Government failing to tackle asbestos in schools

Date: Friday 3 July 2009

16 asbestos-related deaths among teachers every year

Brian Nimick, Chief Executive of the British Safety Council, today called on the government to take urgent action to implement a programme for the management and removal of asbestos in schools.

In calling for a national comprehensive register of asbestos in schools he said “it is unacceptable that the UK, in 2009, has not yet undertaken a national audit of asbestos in schools; has not comprehensively assessed the risks that teachers and pupils in each and every school face; and has not allocated appropriate resources to take urgent remedial action.

“Without these actions the tragedy of asbestos in schools will be left to fester and continue to kill the lifeblood of our society.

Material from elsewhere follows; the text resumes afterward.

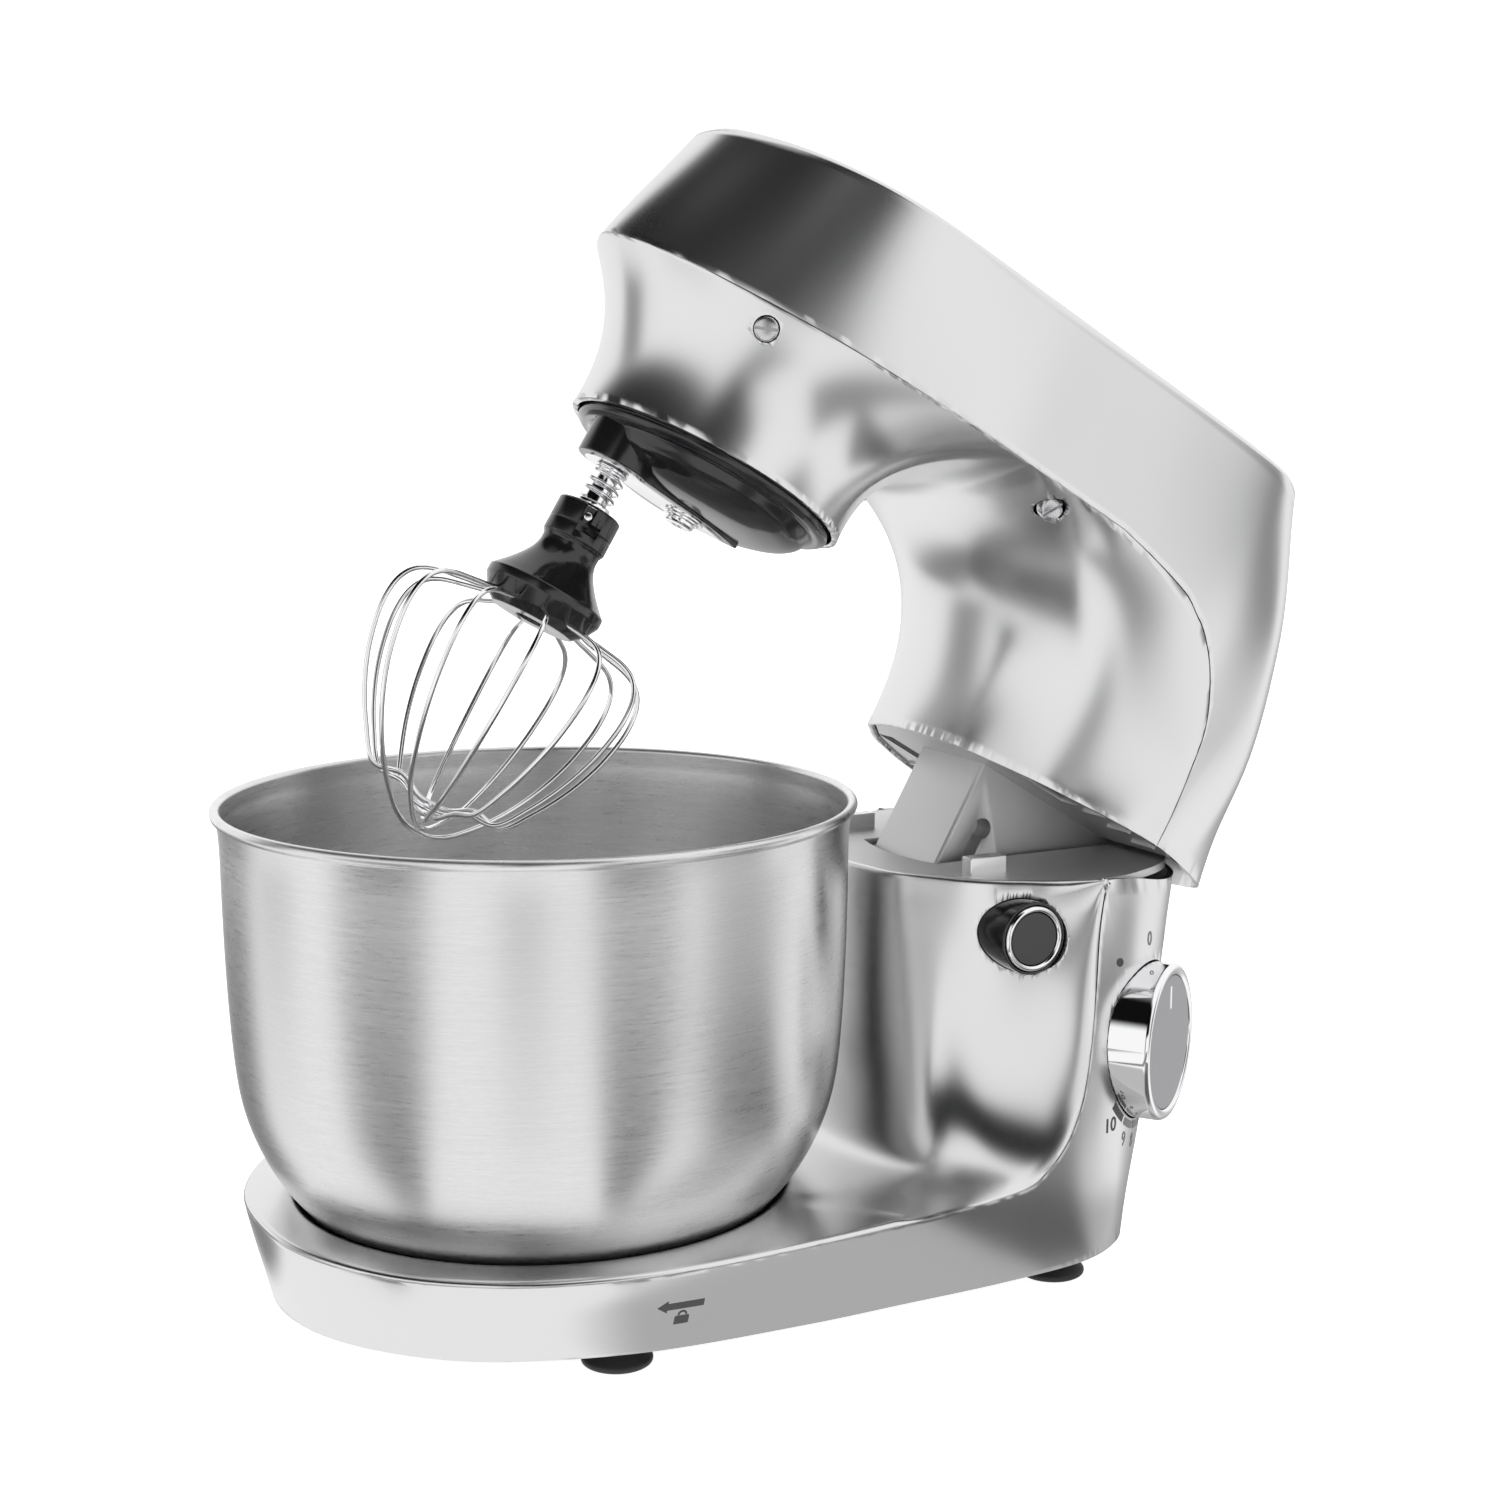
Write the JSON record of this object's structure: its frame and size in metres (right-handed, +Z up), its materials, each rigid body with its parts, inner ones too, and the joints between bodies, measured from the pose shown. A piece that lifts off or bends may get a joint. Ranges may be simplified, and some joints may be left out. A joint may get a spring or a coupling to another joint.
{
  "type": "tilt-head stand mixer",
  "caption": "Tilt-head kitchen stand mixer with a brushed steel bowl, wire whisk, planetary hub, lock button and speed dial, shown with its head raised.",
  "frame": {"origin": "centre of the bounding box at the floor, with the head open", "axes": "+Z up, +X from the bowl towards the column, +Y to the side away from the button and the dial"},
  "size_m": [0.4249, 0.2398, 0.4373],
  "materials": {
    "silver": "satin silver paint, metallic",
    "bowl_steel": "brushed around the axis",
    "steel": "plain steel",
    "chrome": "polished",
    "black": "gloss black",
    "dark": "matte dark",
    "grey": "satin grey",
    "rubber": "soft black rubber",
    "brass": "machined brass",
    "board": "green circuit board"
  },
  "bodies": {
    "base": {"base_skirt": "silver", "base_top": "silver", "base_plate": "dark", "foot_1": "rubber", "foot_2": "rubber", "foot_3": "rubber", "foot_4": "rubber", "column_cap": "silver", "hinge_bracket": "dark", "hinge_pin": "steel", "button_bezel": "black", "control_board": "board", "speed_switch": "dark", "lock_spring": "steel", "cord_gland": "rubber"},
    "button": {"button_cap": "black", "button_ring": "chrome", "lock_pin": "steel"},
    "dial": {"dial_barrel": "chrome", "dial_face": "grey"},
    "bowl": {"bowl_shell": "bowl_steel", "bowl_foot_ring": "black"},
    "head": {"head_cover": "silver", "head_housing": "silver", "neck_plate": "silver", "tilt_arm": "silver", "chassis_plate": "dark", "motor_stator": "dark", "motor_bearing": "steel", "brush_1": "dark", "brush_2": "dark", "ring_gear": "steel", "hub_bearing": "steel", "side_screw_1": "steel", "side_screw_2": "steel", "side_screw_3": "steel", "side_screw_4": "steel"},
    "rotor": {"rotor_shaft": "steel", "rotor_core": "steel", "commutator": "brass", "cooling_fan": "dark", "worm": "steel"},
    "hub": {"worm_wheel": "brass", "hub_shaft": "steel", "hub_carrier": "black", "hub_bridge": "chrome", "hub_screw": "chrome"},
    "whisk": {"planet_pinion": "steel", "drive_shaft": "chrome", "shaft_spring": "chrome", "whisk_hub": "black", "whisk_wire_1": "chrome", "whisk_wire_2": "chrome", "whisk_wire_3": "chrome", "whisk_wire_4": "chrome", "whisk_wire_5": "chrome", "whisk_wire_6": "chrome"}
  },
  "joints": [
    {"name": "head_tilt", "type": "hinge", "parent": "base", "child": "head", "pos_m": [0.141, 0, 0.1287], "axis": [0, -1, 0], "range_deg": [0, 31.4]},
    {"name": "button_press", "type": "slide", "parent": "base", "child": "button", "axis": [0, 1, 0], "range_m": [0, 0.004], "stiffness_N_per_m": 400},
    {"name": "dial_turn", "type": "hinge", "parent": "base", "child": "dial", "pos_m": [0.13863, -0.08668, 0.088], "axis": [0.5879, -0.8089, 0], "range_deg": [-250, 30]},
    {"name": "bowl_lock", "type": "hinge", "parent": "base", "child": "bowl", "pos_m": [-0.0925, 0, 0.02], "axis": [0, 0, 1], "range_deg": [0, 18]},
    {"name": "hub_spin", "type": "hinge", "parent": "head", "child": "hub", "pos_m": [-0.02204, 0, 0.30976], "axis": [0.521, 0, 0.8536], "continuous": true},
    {"name": "whisk_spin", "type": "hinge", "parent": "hub", "child": "whisk", "pos_m": [-0.05234, -0.0035, 0.32826], "axis": [0.521, 0, 0.8536], "continuous": true},
    {"name": "rotor_spin", "type": "hinge", "parent": "head", "child": "rotor", "pos_m": [0.01323, 0.0232, 0.36755], "axis": [0.8536, 0, -0.521], "continuous": true}
  ],
  "couplings": [
    {"joint": "whisk_spin", "follows": "hub_spin", "ratio": -5},
    {"joint": "rotor_spin", "follows": "hub_spin", "ratio": -24}
  ]
}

Teachers and pupils continue to live with the deadly legacy of having once worked or studied in a school containing asbestos” said Mr Nimick.

Addressing a conference on “Directors Duties, Corporate Manslaughter and Health and Safety Enforcement” – organised by the Centre for Corporate Accountability – Mr Nimick disclosed that there had been 228 asbestos-related deaths among teachers over the last 14 years – an average of 16 members of the teaching profession dying every year.

Mr Nimick referred to the recent obituary of Peter Gowan, the esteemed Professor of International Relations at London Metropolitan University, who died of mesothelioma aged 63 years. “Mischa Glenny, in his obituary in the Guardian, wrote of Peter Gowan’s time spent teaching in East London Schools, “It was within the crumbling infrastructure of public education that he was most likely exposed to the asbestos that led to mesothelioma.”

“In 2009 it is estimated that more than 4,000 people who die from cancers caused by past exposure to asbestos in the workplace - making it the greatest single cause of work-related deaths in the UK.

“In the short-term school heads and chairs of Governors may want to ask themselves this question: “Would you allow members of your family to attend a school or college where the asbestos risk had not been assessed?”